Menurutnya, ini akan menyiksa masyarakat di Kaltim, ditambah dengan ada mega proyek Ibu Kota Baru Indonesia, serta indutri hilir dari tambang seperti gasifikasi batu bara serta smelter nikel yang diklaim sebagai solusi untuk krisis lingkungan yang nantinya akan berkontribusi pada penurunan emisi karbon.
“Realitanya ini hanya bualan saja, mega proyek Ibu Kota Baru Indonesia tidak lebih dari upaya pengguasan tanah secara monopoli dengan cara menggusur, merampas dan meracuni masyarakat bahkan tidak hanya di Kaltim tetapi juga bagi pulau-pulau lainnya di Indonesia. Proyek-proyek transisi energi di Kaltim justru merupakan perpanjangan rantai ekstraktivisme yang dikelola atas nama kebutuhan energi yang kesemuanya tetap bersandar pada pertambangan, termasuk batu bara di Kaltim,” terangnya saat diwawancarai langsung.

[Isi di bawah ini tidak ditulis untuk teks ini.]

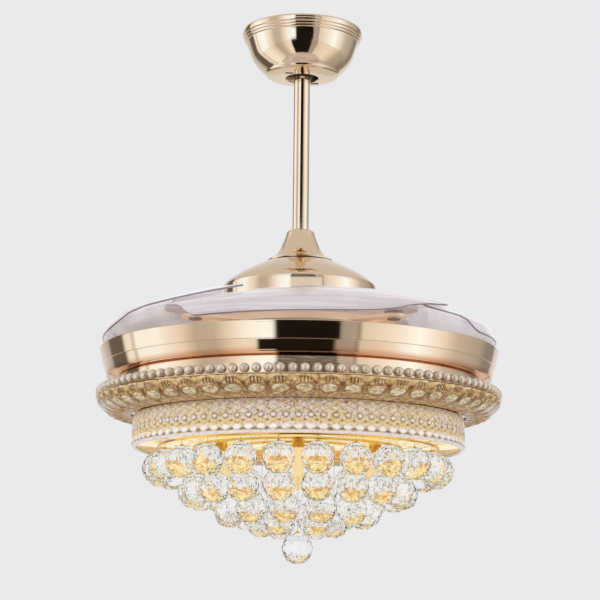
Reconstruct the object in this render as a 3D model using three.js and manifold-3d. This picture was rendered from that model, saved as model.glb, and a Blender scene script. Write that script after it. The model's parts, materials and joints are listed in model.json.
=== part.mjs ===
// Ceiling fan with folding clear blades over a crystal lamp.
// Millimetres, +Z up. The origin is the middle of the bracket's top face, which lies on the ceiling.
// Everything hangs below it, round the Z axis. Heights called "...Z" are places on that axis.
import * as THREE from 'three';
import { mergeVertices } from 'three/addons/utils/BufferGeometryUtils.js';
import Module from 'manifold-3d';

const wasm = await Module();
wasm.setup();

// Clearances
const seat = 0.3;            // between two pieces that touch
const running = 0.12;        // radial play of a turning fit
const overrun = 2;           // how far a cutting body runs past what it cuts

// Driving sizes of the whole fan
const ceilingToBand = 426;   // ceiling down to the top edge of the gold band
const bandRadius = 252;      // top edge of the gold band, 504 across with its rolled edge
const sheetMetal = 1.2;      // spun covers
const plateMetal = 2.5;      // pressed steel plates

// Turned outlines: how many flat steps go round
const roundFine = 28;
const roundMid = 24;
const roundNeck = 20;
const roundSmall = 12;
const roundHidden = 16;
const roundTiny = 8;
const arcSteps = 4;

const bandZ = -ceilingToBand;

// Ceiling bracket
const bracketLength = 100;
const bracketWidth = 52;
const bracketLegSpan = 66;   // clear width between the two legs
const bracketDrop = 58;      // ceiling to the underside of the socket plate
const socketRadius = 19.5;
const wireHoleRadius = 8;
const wireHoleOffset = 22;
const ceilingScrewRadius = 2.75;
const ceilingScrewOffset = 43;
const hookLength = 10;       // tab that passes through the canopy's floor
const hookThickness = 1.6;
const slotPlay = 1;          // rod slot that lets the ball in
const hookRadius = 28;       // circle that the two tabs stand on
const hookAzimuth = THREE.MathUtils.degToRad(54);

// Canopy
const canopyRadius = 78;     // over its rolled rim
const canopyHeight = 63.5;
const canopyTopGap = 0.5;
const canopyHoleRadius = 21.5;
const canopyOutlineShares = [   // radius share of the rim, height share from the top
  [0.98, 0], [1, 0.03], [0.995, 0.12], [0.955, 0.16], [0.93, 0.26], [0.88, 0.43], [0.76, 0.74], [0.59, 1],
];

// Remote receiver
const receiverLength = 60;
const receiverWidth = 34;
const receiverHeight = 12;

// Hanger ball, downrod and their pin
const ballRadius = 23;
const rodRadius = 10.5;
const rodWall = 1.4;
const rodTopAboveBall = 19;
const pinRadius = 3;
const pinLength = 40;

// Coupler, its bolt and the neck cover
const couplerRadius = 17.5;
const shaftTop = 119;        // above the band's top edge, as are the other heights up to the spider's
const couplerGrip = 11;      // length of shaft inside the coupler
const couplerWeb = 2;
const couplerCup = 35;       // shaft's end up to the coupler's rim
const boltRadius = 3;
const boltLength = 46;
const boltRise = 19;         // shaft's end up to the bolt
const neckRadius = 42;
const neckHeight = 40;
const neckGap = 1;           // fixed neck cover over the turning dome
const neckOutlineShares = [   // radius share of the flare, height share from the top
  [0.47, 0.02], [0.54, 0.22], [0.62, 0.5], [0.78, 0.8], [1, 1],
];

// Motor: fixed shaft and stator, turning shells
const shaftRadius = 9;
const shaftBoreRadius = 6;
const rotorRadius = 88;
const rotorWall = 2.5;
const rotorTop = 72;
const rotorBottom = 4;
const bearingRadius = 16;
const bearingWidth = 8;
const bearingLip = 2;
const statorHeight = 30;
const statorHubRadius = 24;
const windingHeight = 7;
const magnetThickness = 6;
const airGap = 1;
const shellFlange = 6;

// Spider: the plate that carries the blade pivots
const spiderBottom = 24;
const spiderThickness = 4;
const ledgeWidth = 6.4;      // what the gear ring rests on
const pilotPast = 1;         // the collar's top over the gear ring's
const lobeRadius = 16;
const armRootShare = 2;      // half width of an arm at the collar, of its lobe's radius

// Dome over the motor
const domeClear = 4;         // round the motor's flange
const domeTop = 118;
const neckLap = 5;           // the neck cover's flare over the dome's hole
const domeShoulder = 84;
const domeOutlineShares = [   // radius share of the skirt, height share from the top down to the shoulder
  [0.55, 0.08], [0.78, 0.46], [0.95, 0.76], [1, 1],
];

// Blades and their gears
const bladeCount = 4;
const firstPivot = THREE.MathUtils.degToRad(42);
const gearModule = 4;
const sectorTeeth = 17;
const ringTeeth = 68;
const addendumShare = 0.9;
const dedendumShare = 1.25;
const toothBacklash = 0.5;
const pressureAngle = THREE.MathUtils.degToRad(20);
const swing = THREE.MathUtils.degToRad(145);
const gearBottom = 33;
const gearThickness = 5;
const ringBody = 13.1;       // the ring's bore to its tooth roots
const ringClear = 0.5;       // how far the ring stays below the sectors' top face
const postRadius = 5;
const postHeadRadius = 9.5;
const postHeadHeight = 2.9;
const rivetRadius = 8;
const rivetHeight = 2;
const hubRadius = 8;
const springRadius = 13;
const springWire = 3.5;
const tongueLength = 36;
const tongueWidth = 22;
const tongueAzimuth = THREE.MathUtils.degToRad(97);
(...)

Terakhir, Aksi HATAM 2024 di Kaltim yang bertajuk Dosa Penguasa, Rakyat Tersiksa dengan melibatkan masyarakat korban menolak untuk ditumbalkan sebagai rantai panjang pengancuran ruang hidup di sekujur tubuh kepulauan.
“Kami masyarakat korban menyatakan untuk teguh mempertahankan ruang hidup kami bagi keadilan yang begenerasi. Kami masyarakat korban mendesak negara untuk menghentikan segala bentuk kekerasan bagi alam dan masyarakat atas nama pembangunan dan pencegahan krisis iklim melalui proyek-proyek industri berkedok solusi iklim. Kami mendesak kepada pemerintah untuk segara melakukan pemulihan dan perlindungan bagi ruang hidup di Kaltim dan Indonesia terutama yang sedang didorong oleh warga dan kelompok bagi alam dan lingkungan,” tutupnya.